In fact, it’s fair to say the film has a generally more dramatic feel than a comedic one, and there’s barely any stupid slapstick throughout. However, some of the humour, and in part some of the central relationship, pushes the film towards something a little less serious. As a result, whenever we switch from the more light-hearted side of things to a moment with a little more drama, it creates an awkward transition, and one that unfortunately occurs more than once in the film.
Another issue I had with The Guilt Trip was that its central characters aren’t all that appealing. Road trip movies can be very difficult to get right, with characters often getting on your nerves as much as the people in the film by the end, but here, both of the leads are pretty unlikable from the start.
There’s nothing particularly malicious about them, nor are they overly shrill and irritating, but the pair of them are both rather depressing to follow, and despite the story focusing on the deterioration and the subsequent improvement of their relationship, as a mother-son pairing, they make for a pretty depressing show, and one that doesn’t have the rewarding emotional outcome you’d hope for.

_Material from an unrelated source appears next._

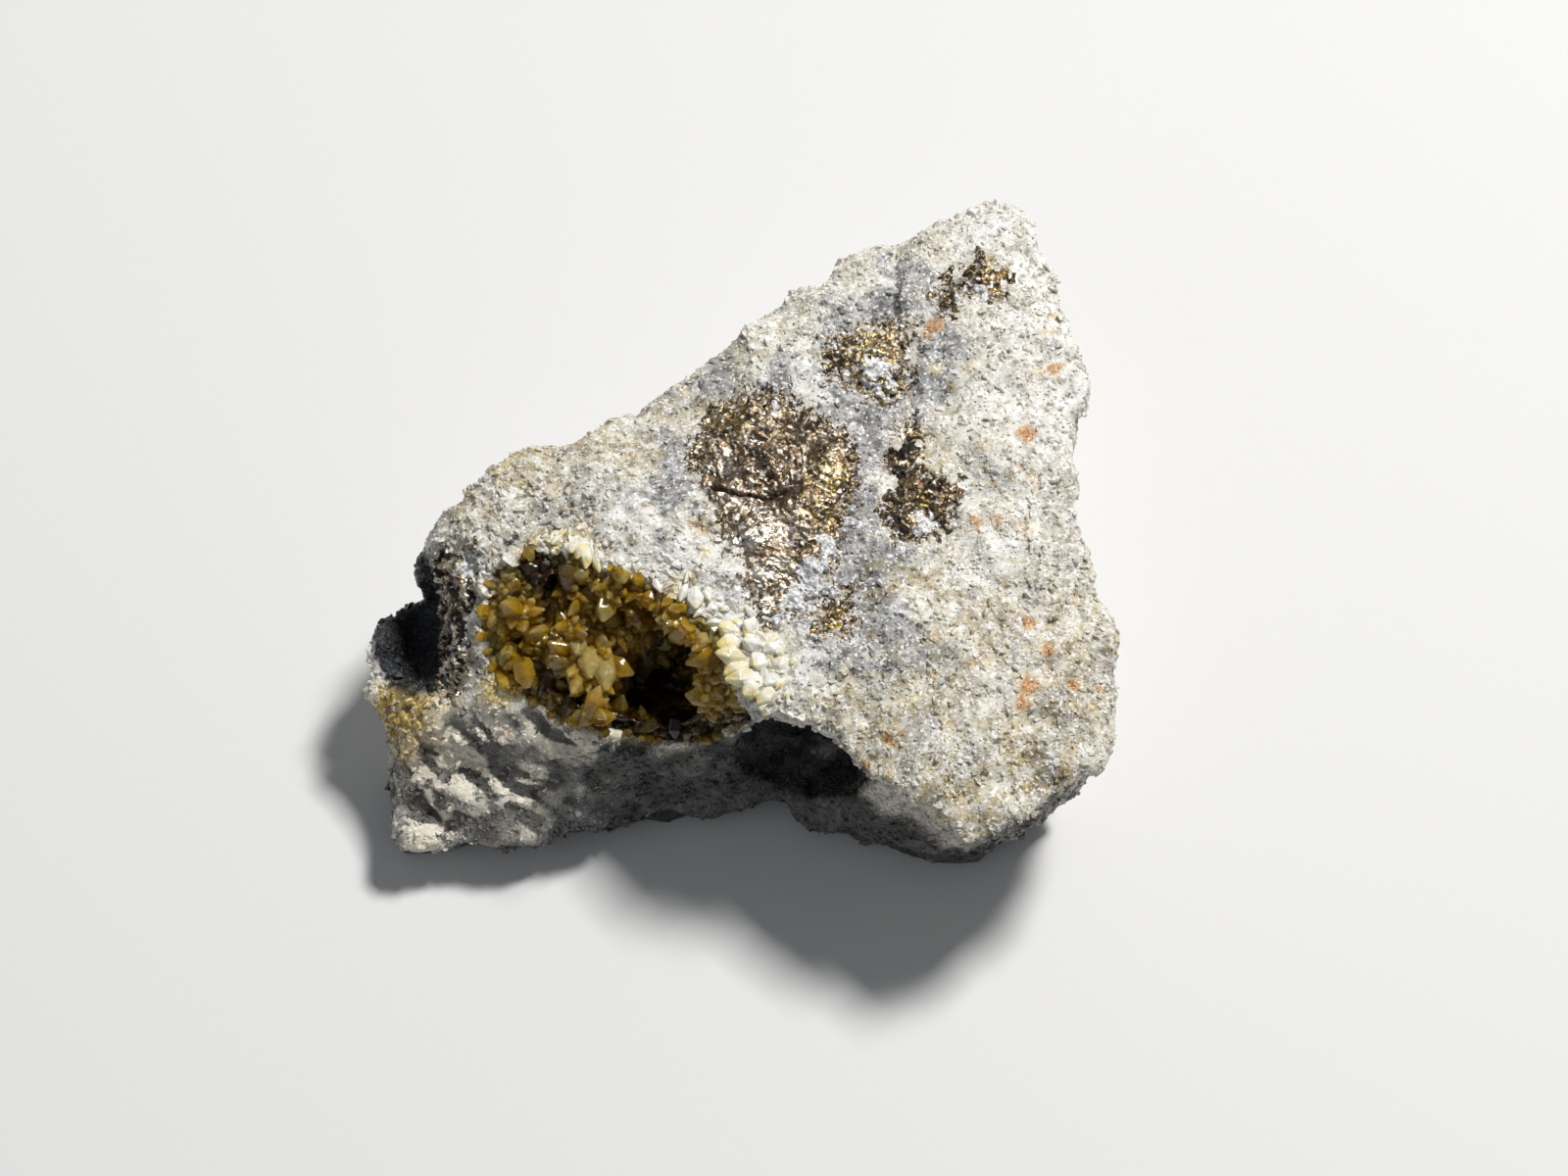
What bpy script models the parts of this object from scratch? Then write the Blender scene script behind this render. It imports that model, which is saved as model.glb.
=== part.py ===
"""Calaverite in quartz-bearing rock: a loose hand specimen that lies on its back.

The broken main face looks up, the crystal-lined hollow opens towards the front (-Y), and the
stone rests on a flat break underneath. Lengths are in millimetres until they reach a mesh.
"""

import math
import random

import bmesh
import bpy
from mathutils import Matrix, Vector, geometry, noise
from mathutils.bvhtree import BVHTree

MM = 0.001
GAP = 0.3  # clearance between pieces that touch

# Edge of the main face, clockwise seen from above, from the upper corner: x, y, height.
FACE_EDGE = [
    (13.8, 21.8, 15.3), (16.0, 22.2, 15.2), (18.0, 21.5, 15.0), (19.4, 18.4, 15.4),
    (20.8, 15.8, 15.6), (21.2, 12.4, 16.0), (22.2, 9.1, 15.6), (20.8, 5.6, 16.0),
    (21.1, 1.0, 16.2), (21.8, -2.3, 16.0), (22.8, -5.8, 15.5), (24.1, -9.8, 15.0),
    (23.1, -13.8, 14.8), (22.2, -17.0, 14.4), (20.6, -18.1, 14.6), (18.4, -20.3, 14.3),
    (15.3, -21.9, 14.0), (13.8, -21.9, 14.3), (11.4, -19.6, 14.9), (7.8, -18.4, 15.4),
    (6.0, -15.8, 16.0), (3.7, -14.1, 16.4), (1.1, -13.8, 16.4), (-0.6, -12.0, 16.4),
    (-2.8, -8.7, 17.0), (-5.4, -6.3, 17.2), (-8.8, -4.8, 17.2), (-12.6, -3.8, 16.6),
    (-16.0, -3.2, 15.6), (-19.2, -1.6, 14.4), (-19.4, 0.2, 14.4), (-16.4, 2.2, 15.3),
    (-14.0, 4.2, 15.8), (-10.8, 4.6, 16.0), (-8.5, 5.5, 16.2), (-5.7, 7.4, 16.0),
    (-2.9, 10.0, 15.6), (-0.6, 11.2, 16.0), (3.5, 14.8, 16.0), (6.6, 17.3, 15.8),
    (10.5, 19.3, 15.4), (12.6, 20.5, 15.4),
]
# Hills and hollows inside the main face: x, y, height.
FACE_SPOTS = [
    (16.4, 17.6, 16.3), (12.4, 16.6, 16.6), (17.6, 12.0, 17.0), (7.6, 13.2, 16.8),
    (12.0, 10.0, 16.9), (4.2, 10.6, 17.2), (17.4, 4.0, 17.3), (8.4, 6.4, 17.0),
    (1.2, 6.8, 17.0), (11.4, 1.6, 16.5), (4.6, 1.4, 17.7), (-1.2, 1.4, 17.4),
    (-6.0, 2.6, 17.3), (-11.4, 0.4, 16.9), (-5.8, -2.2, 17.9), (0.6, -4.0, 18.1),
    (6.6, -4.6, 17.3), (12.6, -4.2, 17.1), (18.4, -4.6, 16.7), (3.2, -9.6, 17.7),
    (9.6, -10.4, 17.1), (15.6, -11.2, 16.5), (20.0, -12.0, 15.9), (12.2, -16.2, 16.1),
    (16.6, -17.0, 15.5), (-15.6, -0.4, 15.9),
]
# Widest line of the flanks, the same way round. At the front left it is the ledge's crest.
WAIST = [
    (15.5, 19.6, 9.0), (19.8, 15.4, 8.6), (21.0, 8.8, 8.8), (20.6, 0.6, 8.4),
    (22.2, -8.6, 8.8), (22.6, -14.8, 9.0), (20.0, -17.2, 7.6), (15.8, -18.9, 6.6),
    (11.2, -16.8, 8.0), (7.2, -13.6, 8.6), (3.4, -11.4, 9.2), (0.4, -12.4, 9.4),
    (-2.4, -13.6, 9.2), (-6.6, -13.7, 9.3), (-9.7, -12.9, 10.5), (-12.2, -12.2, 11.1),
    (-14.4, -11.4, 11.2), (-16.6, -11.6, 10.2), (-19.0, -11.9, 8.8), (-21.4, -12.2, 7.4),
    (-22.8, -10.6, 7.0), (-24.3, -7.1, 8.4), (-23.1, -4.4, 10.0), (-20.4, -1.0, 12.2),
    (-16.4, 2.6, 9.4), (-9.8, 4.4, 8.6), (-3.2, 8.6, 8.4), (3.6, 13.6, 8.8),
    (10.2, 17.6, 9.0),
]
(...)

Seth Rogen and Barbra Streisand both fail to work to either of their strengths, with an excessively angry turn from Rogen (far more than what his character is meant to be), and a slightly irritating presence from Streisand, the leads don’t manage to bring their talents to the table and save the day.
Overall, I wasn’t much of a fan of The Guilt Trip. Although not an awful film, it’s not at all entertaining, nor is it as emotionally and dramatically riveting as it aims to be, which is why I’m giving it a 5.8.